Repeat all entries exactly.

Structured object records:
****************

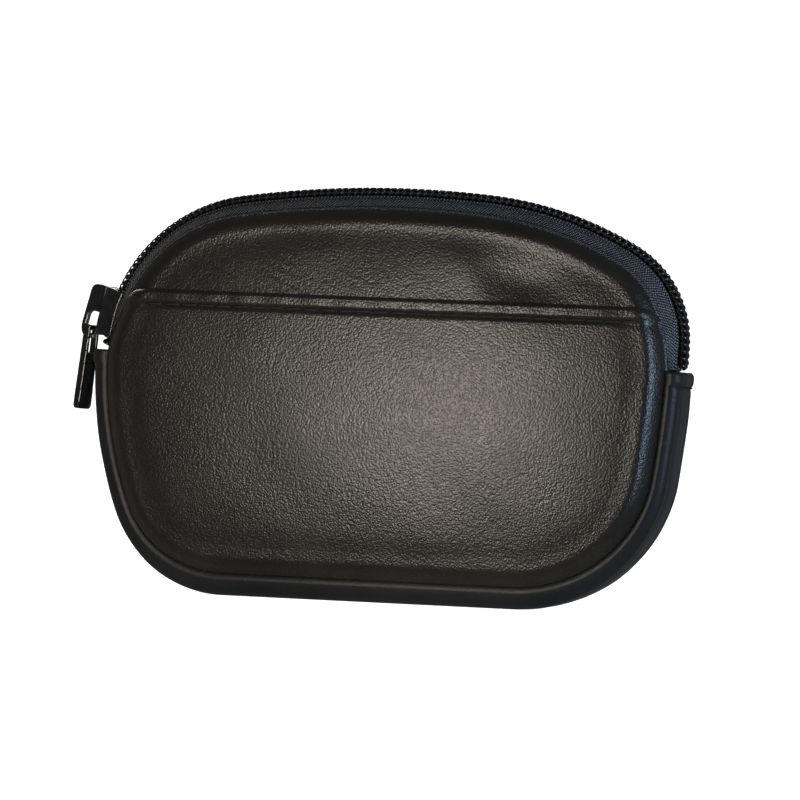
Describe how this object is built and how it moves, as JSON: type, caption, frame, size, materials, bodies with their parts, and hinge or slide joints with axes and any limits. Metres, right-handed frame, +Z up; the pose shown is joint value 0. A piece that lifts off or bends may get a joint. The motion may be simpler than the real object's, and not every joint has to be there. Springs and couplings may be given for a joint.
{
  "type": "coin purse",
  "caption": "Small black leather coin purse with a boxed gusset, a slip pocket on the front and a coil zip over its arched top.",
  "frame": {"origin": "middle of the gusset's flat bottom, on which the purse stands", "axes": "+X to the right as the pocket face is seen, -Y out of the pocket face, +Z up through the zip"},
  "size_m": [0.1134, 0.0252, 0.0755],
  "materials": {
    "leather": "fine black grain, soft sheen",
    "lining": "plain black woven lining",
    "zip_tape": "black woven zip tape",
    "zip_coil": "black nylon coil",
    "thread": "black sewing thread",
    "enamel": "gloss black enamel"
  },
  "bodies": {
    "root": {"front_panel": "leather", "back_panel": "leather", "front_pocket": "leather", "gusset": "leather", "front_lining": "lining", "back_lining": "lining", "gusset_lining": "lining", "back_zip_tape": "zip_tape", "back_zip_coil": "zip_coil", "back_coil_thread": "thread", "front_seam_thread": "thread", "back_seam_thread": "thread", "pocket_stitching": "thread", "left_hem_stitching": "thread", "right_hem_stitching": "thread"},
    "front_mouth": {"front_zip_tape": "zip_tape", "front_zip_coil": "zip_coil", "front_coil_thread": "thread"},
    "slider": {"slider_body": "enamel", "slider_crown": "enamel"},
    "pull": {"pull_tab": "enamel"}
  },
  "joints": [
    {"name": "slider_travel", "type": "hinge", "parent": "root", "child": "slider", "pos_m": [-0.02453, 0, 0.04357], "axis": [0, 1, 0], "range_deg": [0, 66], "deforming": ["back_zip_tape", "back_zip_coil", "back_coil_thread"]},
    {"name": "mouth_open", "type": "hinge", "parent": "root", "child": "front_mouth", "pos_m": [0, -0.0086, 0.05], "axis": [1, 0, 0], "range_deg": [0, 20], "deforming": ["front_zip_tape", "front_zip_coil", "front_coil_thread"]},
    {"name": "pull_tab_swing", "type": "hinge", "parent": "slider", "child": "pull", "pos_m": [-0.0572, 0, 0.04791], "axis": [0, 1, 0], "range_deg": [0, 155]}
  ],
  "couplings": [
    {"joint": "mouth_open", "follows": "slider_travel", "ratio": 0.3}
  ]
}
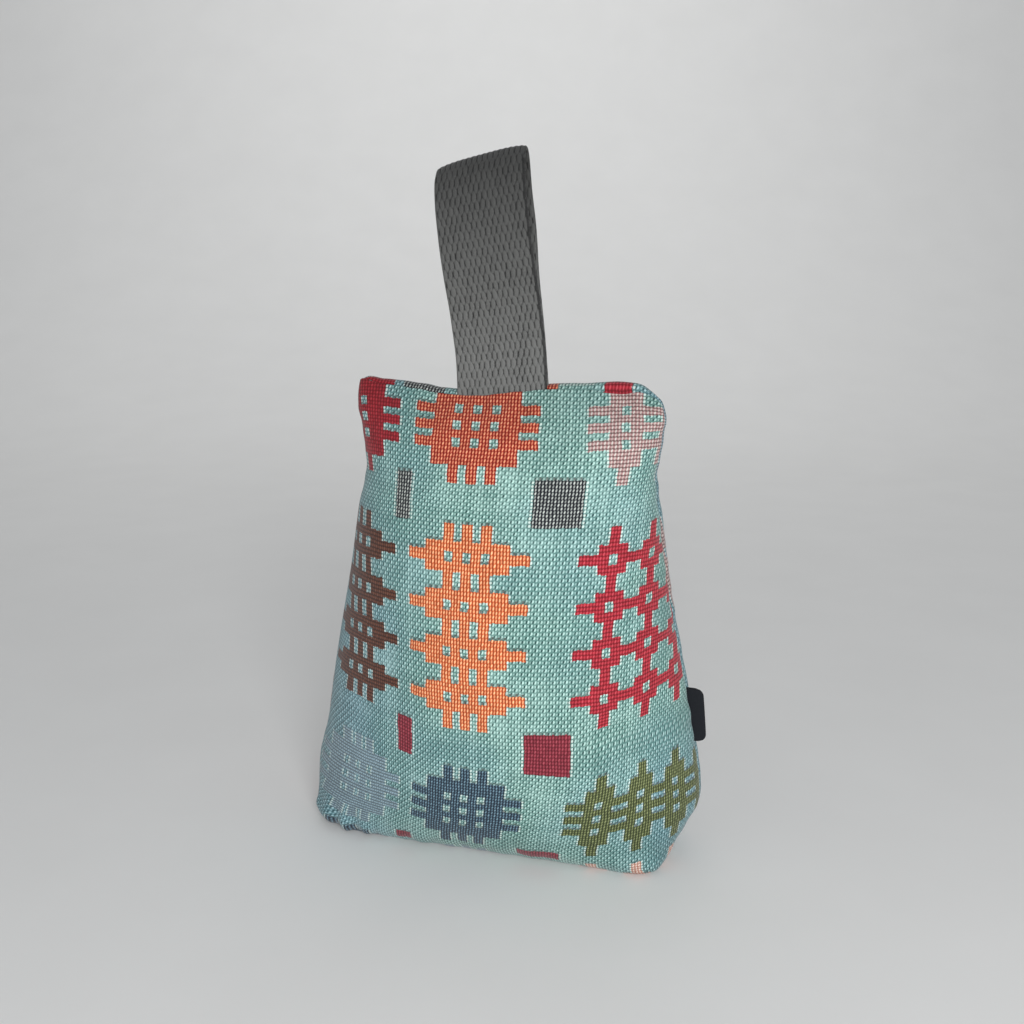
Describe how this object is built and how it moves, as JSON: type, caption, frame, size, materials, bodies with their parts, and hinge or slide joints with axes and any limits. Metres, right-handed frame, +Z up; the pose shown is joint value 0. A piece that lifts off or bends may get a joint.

****************

Result:
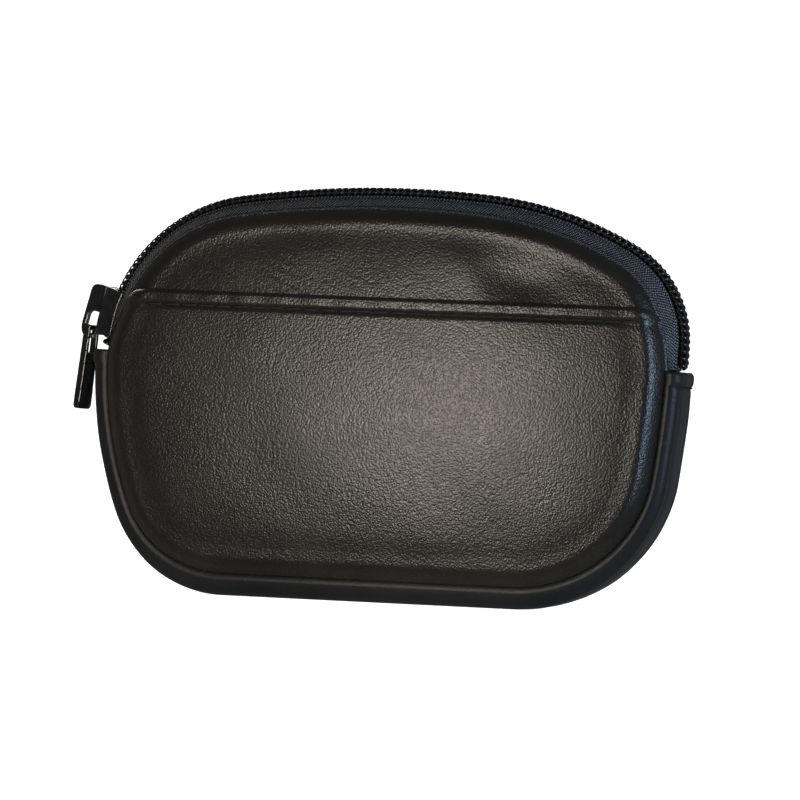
Describe how this object is built and how it moves, as JSON: type, caption, frame, size, materials, bodies with their parts, and hinge or slide joints with axes and any limits. Metres, right-handed frame, +Z up; the pose shown is joint value 0. A piece that lifts off or bends may get a joint. The motion may be simpler than the real object's, and not every joint has to be there. Springs and couplings may be given for a joint.
{
  "type": "coin purse",
  "caption": "Small black leather coin purse with a boxed gusset, a slip pocket on the front and a coil zip over its arched top.",
  "frame": {"origin": "middle of the gusset's flat bottom, on which the purse stands", "axes": "+X to the right as the pocket face is seen, -Y out of the pocket face, +Z up through the zip"},
  "size_m": [0.1134, 0.0252, 0.0755],
  "materials": {
    "leather": "fine black grain, soft sheen",
    "lining": "plain black woven lining",
    "zip_tape": "black woven zip tape",
    "zip_coil": "black nylon coil",
    "thread": "black sewing thread",
    "enamel": "gloss black enamel"
  },
  "bodies": {
    "root": {"front_panel": "leather", "back_panel": "leather", "front_pocket": "leather", "gusset": "leather", "front_lining": "lining", "back_lining": "lining", "gusset_lining": "lining", "back_zip_tape": "zip_tape", "back_zip_coil": "zip_coil", "back_coil_thread": "thread", "front_seam_thread": "thread", "back_seam_thread": "thread", "pocket_stitching": "thread", "left_hem_stitching": "thread", "right_hem_stitching": "thread"},
    "front_mouth": {"front_zip_tape": "zip_tape", "front_zip_coil": "zip_coil", "front_coil_thread": "thread"},
    "slider": {"slider_body": "enamel", "slider_crown": "enamel"},
    "pull": {"pull_tab": "enamel"}
  },
  "joints": [
    {"name": "slider_travel", "type": "hinge", "parent": "root", "child": "slider", "pos_m": [-0.02453, 0, 0.04357], "axis": [0, 1, 0], "range_deg": [0, 66], "deforming": ["back_zip_tape", "back_zip_coil", "back_coil_thread"]},
    {"name": "mouth_open", "type": "hinge", "parent": "root", "child": "front_mouth", "pos_m": [0, -0.0086, 0.05], "axis": [1, 0, 0], "range_deg": [0, 20], "deforming": ["front_zip_tape", "front_zip_coil", "front_coil_thread"]},
    {"name": "pull_tab_swing", "type": "hinge", "parent": "slider", "child": "pull", "pos_m": [-0.0572, 0, 0.04791], "axis": [0, 1, 0], "range_deg": [0, 155]}
  ],
  "couplings": [
    {"joint": "mouth_open", "follows": "slider_travel", "ratio": 0.3}
  ]
}
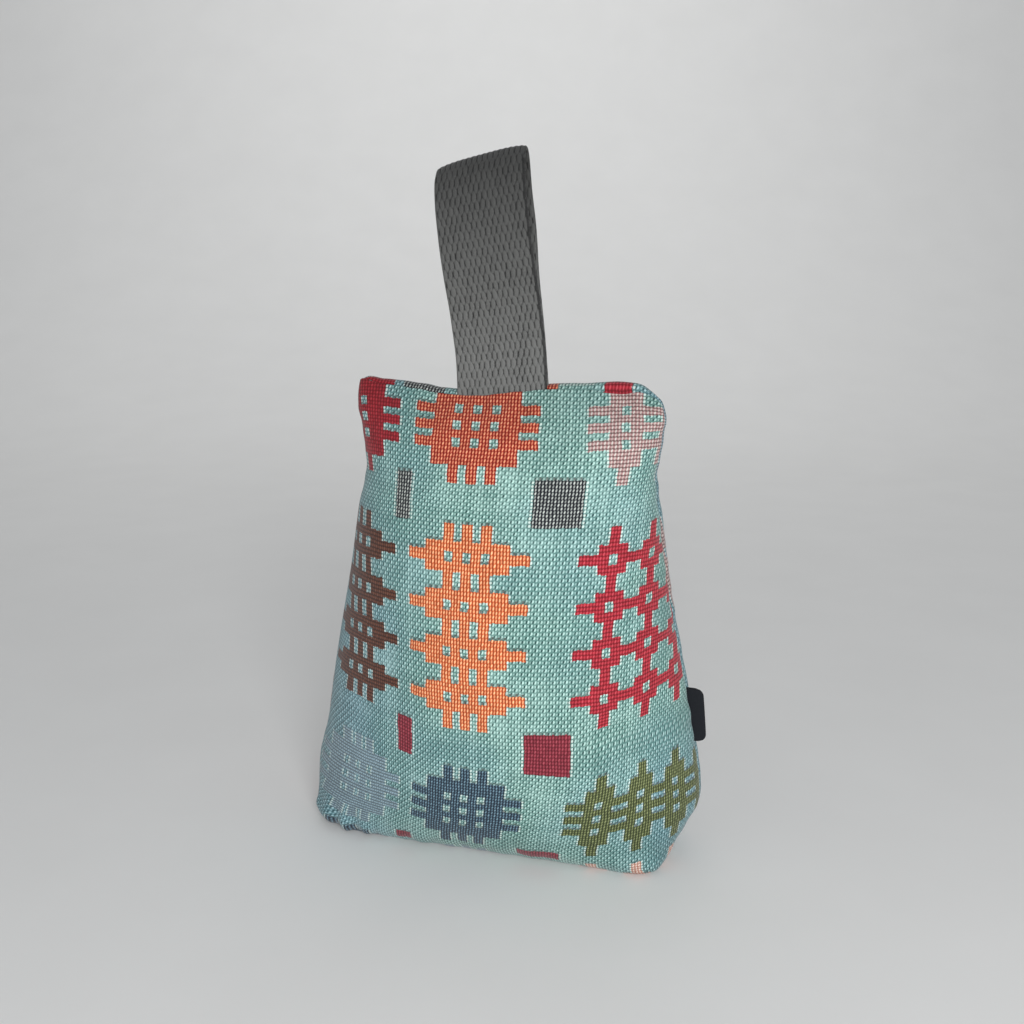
Describe how this object is built and how it moves, as JSON: type, caption, frame, size, materials, bodies with their parts, and hinge or slide joints with axes and any limits. Metres, right-handed frame, +Z up; the pose shown is joint value 0. A piece that lifts off or bends may get a joint.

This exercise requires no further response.